- [Task goal]:
Repeat only the lines running from the beginning of the material through the line that contains "wound over them, and".

- [Collected material]:
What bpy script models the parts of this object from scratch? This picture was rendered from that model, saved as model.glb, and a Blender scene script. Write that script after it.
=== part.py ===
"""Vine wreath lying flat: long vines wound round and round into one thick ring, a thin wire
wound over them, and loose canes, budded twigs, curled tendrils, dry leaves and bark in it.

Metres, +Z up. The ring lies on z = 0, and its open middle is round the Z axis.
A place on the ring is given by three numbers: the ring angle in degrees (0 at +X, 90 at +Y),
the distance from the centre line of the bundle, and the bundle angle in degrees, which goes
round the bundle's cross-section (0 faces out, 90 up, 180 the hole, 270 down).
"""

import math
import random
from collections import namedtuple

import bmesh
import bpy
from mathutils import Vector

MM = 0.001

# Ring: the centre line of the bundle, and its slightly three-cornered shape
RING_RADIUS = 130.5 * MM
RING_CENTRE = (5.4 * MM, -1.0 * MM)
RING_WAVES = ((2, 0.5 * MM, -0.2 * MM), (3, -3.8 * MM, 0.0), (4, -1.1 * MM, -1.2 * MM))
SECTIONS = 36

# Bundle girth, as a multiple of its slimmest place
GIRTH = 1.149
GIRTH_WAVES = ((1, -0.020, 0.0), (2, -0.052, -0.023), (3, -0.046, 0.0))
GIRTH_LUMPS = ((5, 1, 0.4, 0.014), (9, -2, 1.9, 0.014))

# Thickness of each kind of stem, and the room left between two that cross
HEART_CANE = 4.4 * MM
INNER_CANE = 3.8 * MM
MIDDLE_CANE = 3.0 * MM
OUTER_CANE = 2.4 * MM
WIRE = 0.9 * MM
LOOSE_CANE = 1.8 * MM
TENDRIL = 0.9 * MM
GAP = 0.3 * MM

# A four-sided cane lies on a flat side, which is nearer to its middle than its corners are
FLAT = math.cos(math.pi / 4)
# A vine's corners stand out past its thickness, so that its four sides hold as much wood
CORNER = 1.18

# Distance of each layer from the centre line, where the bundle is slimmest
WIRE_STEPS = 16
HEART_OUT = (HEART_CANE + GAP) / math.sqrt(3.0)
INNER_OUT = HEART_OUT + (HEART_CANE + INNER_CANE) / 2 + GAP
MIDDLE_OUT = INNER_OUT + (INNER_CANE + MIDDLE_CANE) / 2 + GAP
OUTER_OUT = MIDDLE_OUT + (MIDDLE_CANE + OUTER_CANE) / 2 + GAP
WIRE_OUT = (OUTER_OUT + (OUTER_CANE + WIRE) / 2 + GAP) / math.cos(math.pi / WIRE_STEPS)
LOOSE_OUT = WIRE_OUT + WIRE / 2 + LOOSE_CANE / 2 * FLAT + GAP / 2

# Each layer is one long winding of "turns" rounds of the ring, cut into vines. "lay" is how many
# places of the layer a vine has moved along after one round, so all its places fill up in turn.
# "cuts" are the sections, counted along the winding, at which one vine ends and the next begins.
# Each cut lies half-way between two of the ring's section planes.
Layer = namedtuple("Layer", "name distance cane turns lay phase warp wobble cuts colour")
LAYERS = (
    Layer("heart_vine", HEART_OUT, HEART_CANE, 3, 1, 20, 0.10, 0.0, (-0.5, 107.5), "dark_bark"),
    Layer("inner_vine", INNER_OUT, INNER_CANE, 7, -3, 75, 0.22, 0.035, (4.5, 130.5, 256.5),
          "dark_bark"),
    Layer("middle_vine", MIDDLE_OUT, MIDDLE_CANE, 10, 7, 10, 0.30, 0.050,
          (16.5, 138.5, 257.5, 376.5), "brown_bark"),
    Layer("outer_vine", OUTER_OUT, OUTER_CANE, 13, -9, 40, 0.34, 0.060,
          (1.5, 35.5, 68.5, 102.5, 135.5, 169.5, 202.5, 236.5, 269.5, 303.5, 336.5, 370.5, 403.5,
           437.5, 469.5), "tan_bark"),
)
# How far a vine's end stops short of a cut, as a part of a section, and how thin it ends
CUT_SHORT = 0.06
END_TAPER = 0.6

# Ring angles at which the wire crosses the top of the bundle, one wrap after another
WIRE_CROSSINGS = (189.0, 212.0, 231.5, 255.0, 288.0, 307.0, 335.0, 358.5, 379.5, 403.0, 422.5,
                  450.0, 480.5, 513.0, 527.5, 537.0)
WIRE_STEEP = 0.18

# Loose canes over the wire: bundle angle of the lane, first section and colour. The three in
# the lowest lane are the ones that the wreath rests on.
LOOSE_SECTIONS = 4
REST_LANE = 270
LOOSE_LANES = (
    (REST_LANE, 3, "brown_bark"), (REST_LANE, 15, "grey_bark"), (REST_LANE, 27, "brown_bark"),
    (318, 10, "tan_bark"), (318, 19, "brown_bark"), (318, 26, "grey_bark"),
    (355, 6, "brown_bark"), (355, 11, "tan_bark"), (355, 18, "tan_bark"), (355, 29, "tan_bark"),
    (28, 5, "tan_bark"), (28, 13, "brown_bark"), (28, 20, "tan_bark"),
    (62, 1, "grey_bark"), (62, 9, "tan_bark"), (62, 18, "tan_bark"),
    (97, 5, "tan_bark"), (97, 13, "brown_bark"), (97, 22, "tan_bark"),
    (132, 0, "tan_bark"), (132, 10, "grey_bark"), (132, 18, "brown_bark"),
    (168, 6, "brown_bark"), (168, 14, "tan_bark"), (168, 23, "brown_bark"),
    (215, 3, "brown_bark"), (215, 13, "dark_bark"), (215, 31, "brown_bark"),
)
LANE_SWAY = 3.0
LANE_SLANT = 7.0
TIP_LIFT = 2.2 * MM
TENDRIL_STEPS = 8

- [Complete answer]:
What bpy script models the parts of this object from scratch? This picture was rendered from that model, saved as model.glb, and a Blender scene script. Write that script after it.
=== part.py ===
"""Vine wreath lying flat: long vines wound round and round into one thick ring, a thin wire
wound over them, and loose canes, budded twigs, curled tendrils, dry leaves and bark in it.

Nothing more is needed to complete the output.